Next, in reference to FIG. 2, there will be described the details of processing of transferring the network file service to the standby system server 30 from the active system server 20 due to the management operations reasons. In the following description, the active system server 20 is referred to as “transfer source node 20” and the standby system server 30 is referred to as “transfer target node 30”. Further, the cluster controls 22 and 32 incorporated into the transfer source node 20 and the transfer target node 30, respectively, are collectively referred to as “cluster mechanism 70”.

When the client 50 is connected to the transfer source node 20 (1) and an I/O request (2) for the file service is made to the transfer source node 20, the in-core control table 60 is set up in the network file service 24. Then, when a service transferring instruction is issued by a system manager, a service stopping instruction (3) is transmitted from the cluster mechanism 70 to the transfer source node 20. In the transfer source node 20 received the service stopping instruction (3), the I/O request from the client 50 is blocked, and the file service state is stored in the in-core control table 60, and at the same time, is un-mounted from the shared disk 40. After this processing is completed, a service starting instruction (4) is transmitted from the cluster mechanism 70 to the transfer target node 30. In the transfer target node 30 received the service starting instruction (4), the I/O request from the client 50 is blocked, and at the same time, is mounted to the shared disk 40. Thereafter, a transfer starting instruction (5) is transmitted from the cluster mechanism 70 to the transfer source node 20. In the transfer source node 20 received the transfer starting instruction (5), in accordance with the instruction to transfer the in-core control table 60 to the transfer target node 30 (6), the transfer of the in-core control table 60 to the transfer target node 30 and the release of the I/O request from the client 50 blocked therein are instructed. Thereafter, the I/O request blocked in the transfer source node 20 is released, and a processing of transferring the I/O request to the transfer target node 30 is started. Then, in the transfer source node 20, when an I/O request (7) from the connected client is received at the time of starting the file service transfer, the I/O request (7) is transmitted to the transfer target node 30 without denial (8).

Thus, when the network file service is transferred from the transfer source node 20 to the transfer target node 30, the file service state set up in the network file service 24 of the transfer source node 20 is taken over to the transfer target node 30. Further, after the network file service is transferred to the transfer target node 30, the I/O request reached the transfer source node 20 from the client 50 is transmitted to the transfer target node 30. Therefore, at the time of starting the network file service transfer, the connection to the client 50 who has gotten the file service in the transfer source node 20 is not shut down, and consequently, it is possible to prevent the error occurrence in a user application.

Next, there will be described various types of options additionally applicable to the file server 10.

(1) Transfer of a Control Cache File of the File Service

In Windows (registered trademark) system clients, a file access protocol called CIFS is utilized. In a typical server (samba server) corresponding to the CIFS protocol, in addition to the in-core control table 60, a control cache called a TDB (Trivial Database) file holding some control data is provided. Most of TDB files are used for sharing data by inter-processes configuring the samba server, but among them, there is the one holding data in place of the in-core control table 60. This control cache file is not separated in file system units, and therefore, cannot be transferred by a method of mounting to the shared disk 40 from the transfer target node 30.

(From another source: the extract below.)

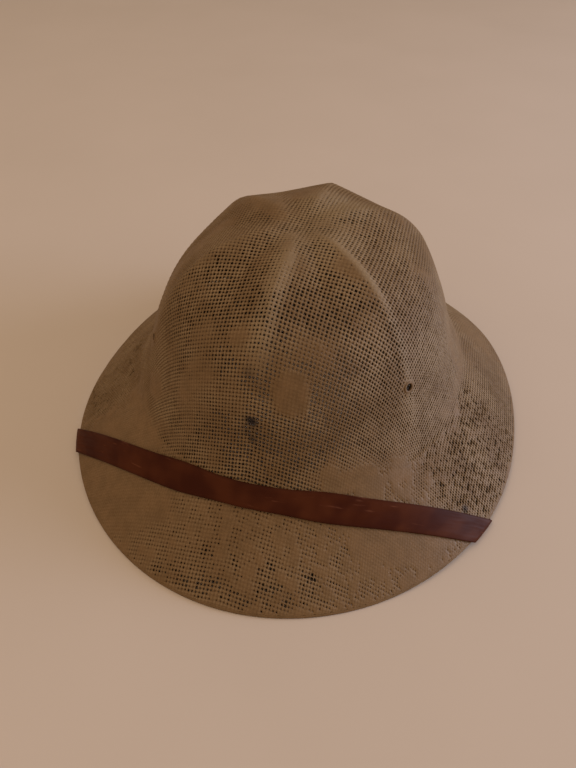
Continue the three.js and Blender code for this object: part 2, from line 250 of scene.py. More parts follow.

Therefore, only the control data associated with the transfer object file service may be extracted from the TDB file to be transferred to the transfer target node 30, similarly to the in-core control table 60. Incidentally, as data required to be extracted from the TDB file and to be transferred to the transfer target node 30, for example, the information of the OPLOCK holder and its waiter (locking.tdb), and the information of the byte range lock holder and its waiter (brlock.tdb) are assumed.

(2) Freezing of the File Service State

Since the file service's intermediate raw states such as the file lock being waited for its release and the OPLOCK being waited for the completion of BREAK is transferred as it is, in the transfer source node 20, it is unnecessary to perform such complicated quiescence operation as that performed in the backup of the file system. Instead, as indicated in FIG. 3, in the transfer source node 20, only the freezing of the raw intermediate states associated with the transfer object file service is required. As the freezing operation performed in the transfer source node 20, for example, processing of keeping a new file service request from the client (containing a login request and a logoff request) on hold until the service transfer completion, processing unprocessed messages among inter-process messages configuring the CIFS server and flash processing of DIRTY file cache data to the shared disk 40 are assumed. Incidentally, the new file service request which is kept on hold is transmitted to the transfer target node 30 when the file service transfer is completed.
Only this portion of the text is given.